Sejak enam tahun silam, pengurus gereja berencana mendirikan rumah ibadah. Prosesnya disebut tidak mudah. Syarat yang paling sulit adalah meminta persetujuan warga sekitar lokasi pembangunan. Selama mengurus perizinan, jemaat GBKP harus menyewa bangunan buat beribadah. Itu pun, mereka seringkali mendapat penolakan sehingga harus pindah tiga kali. 

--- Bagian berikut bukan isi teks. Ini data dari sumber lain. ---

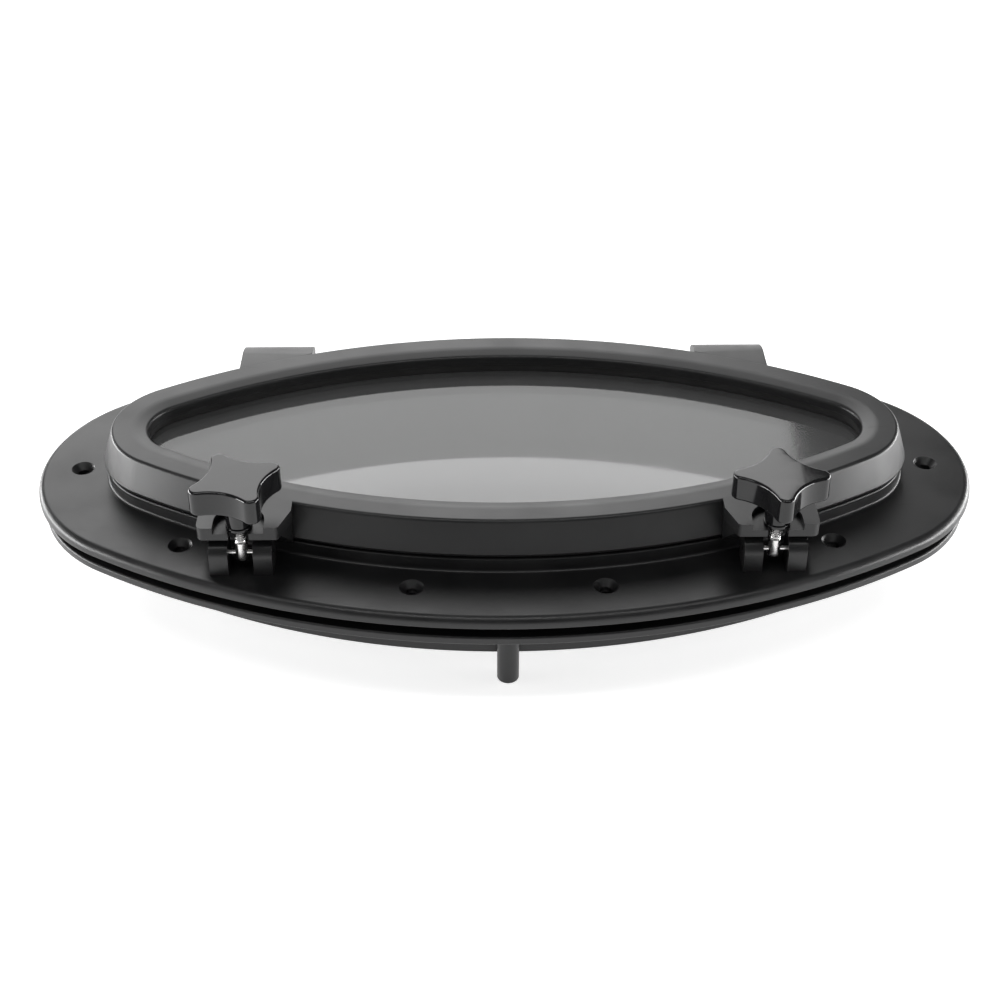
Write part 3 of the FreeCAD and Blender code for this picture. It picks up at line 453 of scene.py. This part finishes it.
def make_main_frame():
    ring = oval_sweep("main_frame_moulding", [
        (0.0, 0.0, 0.5),
        (0.0, FLANGE_TOP, 3.6),
        (UPSTAND_INSET, FLANGE_TOP, 1.2),
        (UPSTAND_INSET, UPSTAND_TOP, 0.8),
        (PORT_INSET, UPSTAND_TOP, 0.8),
        (PORT_INSET, SPIGOT_END, 0.6),
        (SPIGOT_INSET, SPIGOT_END, 0.6),
        (SPIGOT_INSET, 0.0, 0.8),
    ])
    lugs = []
    step = (LUG_GAP + LUG_WIDTH) / 2
    for sign in (-1, 1):
        for side in (-1, 1):
            lugs.append(lug("lug", sign * (DOG_X + side * step), DOG_Y, DOG_PIN_Z, DOG_REACH))
            lugs.append(lug("lug", sign * (HINGE_X + side * step), HINGE_Y, HINGE_Z, HINGE_REACH))
    combine(ring, lugs)
    hole, head = 2.75, 5.6
    sink = [
        (0, -2, 0),
        (hole, -2, 0),
        (hole, 2.7, 0),
        (head, 5.65, 0),
        (head + 0.3, 8, 0),
        (0, 8, 0),
    ]
    cutters = [turned("sink", sink, x, y, 40) for x, y in FIXING_PLACES]
    # the drain's slot runs under the upstand, from the opening to the tube
    slot_side, slot_front, slot_back = 2.5, -88.0, -74.0
    slot = [
        (-slot_side, slot_front),
        (slot_side, slot_front),
        (slot_side, slot_back),
        (-slot_side, slot_back),
    ]
    cutters.append(upright("drain_slot", slot, 1.65, 3.9))
    combine(ring, cutters, "DIFFERENCE")
    return finish_piece(ring, "frame", "main_frame", BLACK)


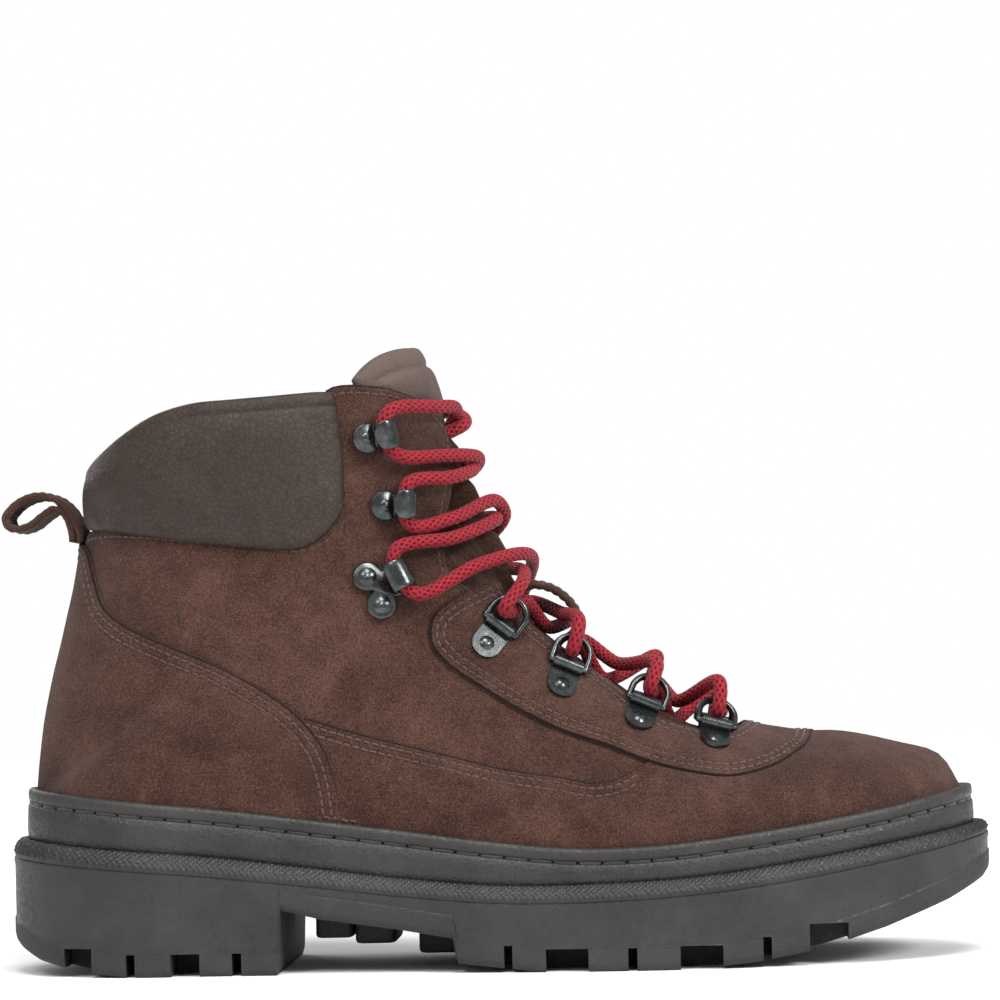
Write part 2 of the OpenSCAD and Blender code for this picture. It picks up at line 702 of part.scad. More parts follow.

“Mendirikan gereja memang tidak semudah mendirikan tempat ibadah yang lain. Penolakan itu ada. Kami pernah ditolak (mendirikan rumah ibadah) padahal persyaratan sudah terpenuhi,” tutur lelaki berusia 51 tahun tersebut. 

Mekanisme pembangunan rumah ibadah tertuang dalam Peraturan Bersama Menteri Agama dan Menteri Dalam Negeri Nomor 9 dan Nomor 8 Tahun 2006. Pendirian rumah ibadah harus memenuhi persyaratan administrasi dan teknis bangunan gedung. Beberapa di antaranya adalah persetujuan 60 orang di lingkungan sekitar dan 90 jemaat yang beribadah. Persetujuan dibuktikan dengan melampirkan tanda tangan dan KTP.  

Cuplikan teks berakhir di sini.